Do You Need Special Coffee For Espresso?
An espresso can only truly be made with an espresso roast, which is a dark roasted coffee beans. Any coffee bean can be roasted to an espresso roast. However, certain select Starbucks outlets do have a blond espresso, which is an espresso made with blond roasted coffee beans.
This is one of the top things about an espresso shot – all the normal rules can be broken.
What Is The Difference Between Regular And Blonde Espresso?
The difference between a regular espresso and blond espresso is the roast profile. One has been roasted to a dark roast profile, the other to a light roast profile. The shorter roasting profile of a blond espresso brings out a smoother, lighter and slightly sweeter taste. It also brings out the flavors of the origin of the coffee beans.

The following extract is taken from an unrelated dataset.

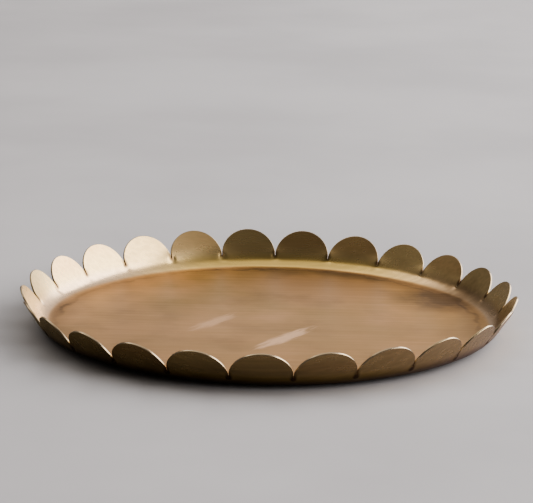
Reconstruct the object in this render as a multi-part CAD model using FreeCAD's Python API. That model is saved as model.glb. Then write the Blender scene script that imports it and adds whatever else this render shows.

A dark roast has all the flavors of origin roasted out.
Can You Make Espresso With Normal Coffee?
It is best that you use a dark roasted coffee bean or a medium-dark roast due to the need for oily beans to produce the thick rich crema on top.
However, you can still make an espresso with much lighter roasts like a blond roast, but the brewing process needs a little refinement to get great results.
Can Espresso Be Made Manually?
Yes, originally an espresso was Brewed manually using pump machines that created the pressure needed to brew an espresso. The steam-powered espresso machine did not come until later. Today, the manual espresso machines are much more compact and great when you want to make exotic.
Do You Need Espresso Beans For Espresso?
Espresso beans are a specific roast, mostly a French roast, which is perfect for brewing espresso due to the high amount of oil on the surface of the beans.
They are best, but not absolutely required.
Frappé-Ing It All Up! – How To Make Espresso With Regular Coffee
There are many ways to make coffee with regular coffee beans. It is best done with Espreso beans or dark roasted beans as this is an absolute requirement to get that rich, thick creama on top. If you have been searching how to make espresso with regular coffee I have presented several ways in which you can achieve that goal – and without the use of a machine!